The 'Meez' of the Mind

Physical organization is useless without mental organization. Before you chop a single onion, you must engage in the most critical part of mise en place: the review. Read your recipe. Then read it again. Visualize the steps. If a recipe calls for roasting vegetables at 400 degrees, is your oven on? If it requires room-temperature butter, is the butter on the counter?

Create a mental or physical timeline. Group your tasks. If three different recipes call for diced onions, dice them all at once. This is the efficiency of the professional line cook. You do not cook three separate dishes; you prep the components for three dishes, then assemble them.
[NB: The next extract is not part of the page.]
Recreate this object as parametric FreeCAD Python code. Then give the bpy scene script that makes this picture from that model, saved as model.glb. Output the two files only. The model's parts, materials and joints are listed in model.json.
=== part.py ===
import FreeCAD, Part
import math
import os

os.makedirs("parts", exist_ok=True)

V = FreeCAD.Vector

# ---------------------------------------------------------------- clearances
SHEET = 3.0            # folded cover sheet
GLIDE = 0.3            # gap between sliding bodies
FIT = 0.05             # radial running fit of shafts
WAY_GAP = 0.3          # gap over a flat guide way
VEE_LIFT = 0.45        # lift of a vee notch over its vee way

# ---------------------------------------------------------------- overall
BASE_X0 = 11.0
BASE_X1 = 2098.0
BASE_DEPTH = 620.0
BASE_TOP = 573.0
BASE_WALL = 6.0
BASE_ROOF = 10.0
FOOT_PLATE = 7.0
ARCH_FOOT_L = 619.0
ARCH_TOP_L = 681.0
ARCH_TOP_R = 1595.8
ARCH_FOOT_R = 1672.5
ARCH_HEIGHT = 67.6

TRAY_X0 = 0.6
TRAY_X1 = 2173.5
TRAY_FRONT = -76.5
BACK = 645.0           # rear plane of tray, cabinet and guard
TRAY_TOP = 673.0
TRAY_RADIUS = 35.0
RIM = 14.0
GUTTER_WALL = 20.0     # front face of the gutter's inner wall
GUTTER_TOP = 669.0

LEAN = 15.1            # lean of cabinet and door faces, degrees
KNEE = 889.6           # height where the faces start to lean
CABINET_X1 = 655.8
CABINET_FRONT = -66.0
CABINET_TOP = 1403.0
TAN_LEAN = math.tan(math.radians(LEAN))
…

Labeling is the final step of mental mise. If you are prepping for a large holiday meal, a quart container of salt looks identical to a quart container of sugar. Professional kitchens use masking tape and Sharpies to label everything with the name of the product and the date. This might seem excessive for a Tuesday night dinner, but for a Thanksgiving feast, it is a lifeline. The Kitchn notes that labeling and the "first in, first out" principle are chef-approved tricks that translate perfectly to the home kitchen to prevent waste and confusion.
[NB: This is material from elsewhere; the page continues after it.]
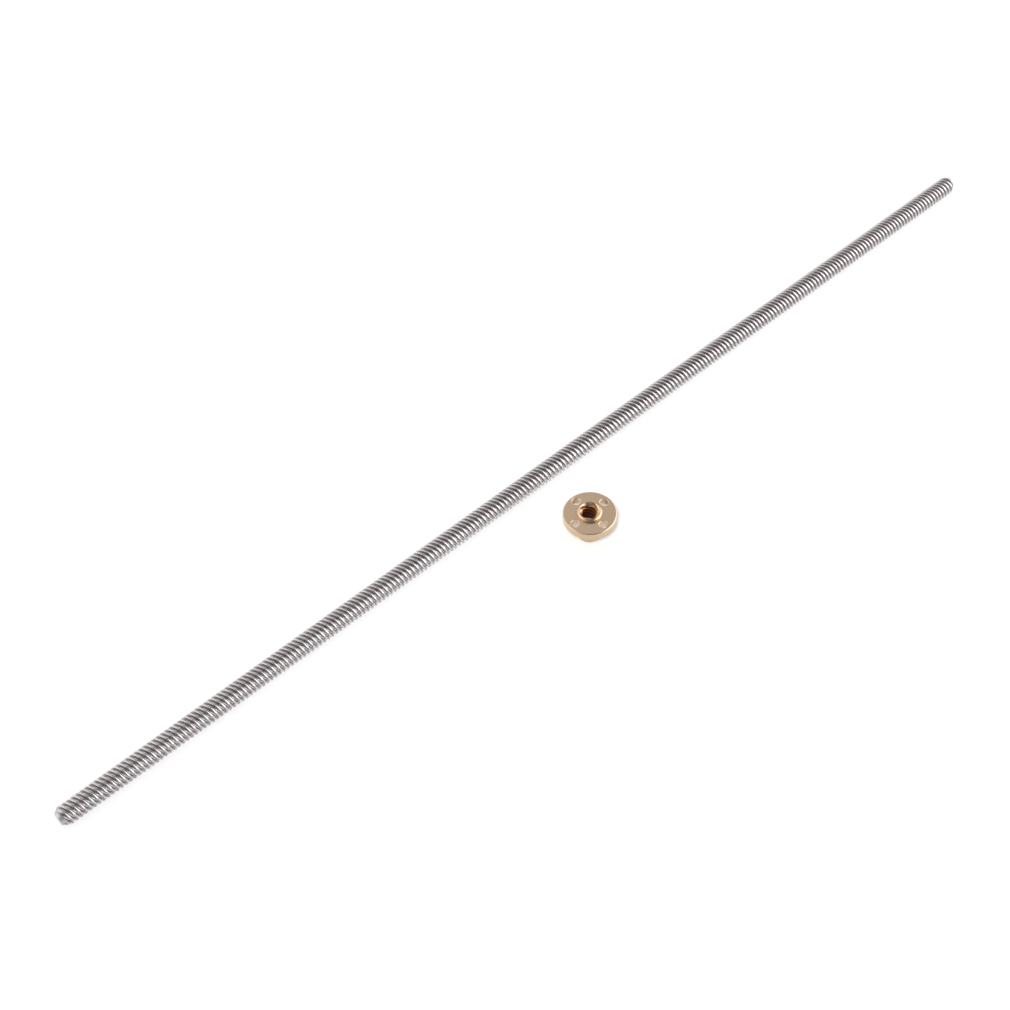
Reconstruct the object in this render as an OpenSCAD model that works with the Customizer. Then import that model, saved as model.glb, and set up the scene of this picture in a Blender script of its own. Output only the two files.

The Result: Quiet Confidence

When you establish a professional prep station, you change the acoustics of your kitchen. The frantic clanging of pans and the frantic searching for ingredients is replaced by the rhythmic thud-thud-thud of the knife and the quiet slide of vegetables into bowls. You stop reacting to the food and start controlling it.

This holiday season, give yourself the gift of order. Invest in the deli containers. Stabilize your board. Set up your landing strip. You will find that when your station is ready, you are not just a cook; you are a chef in your own home.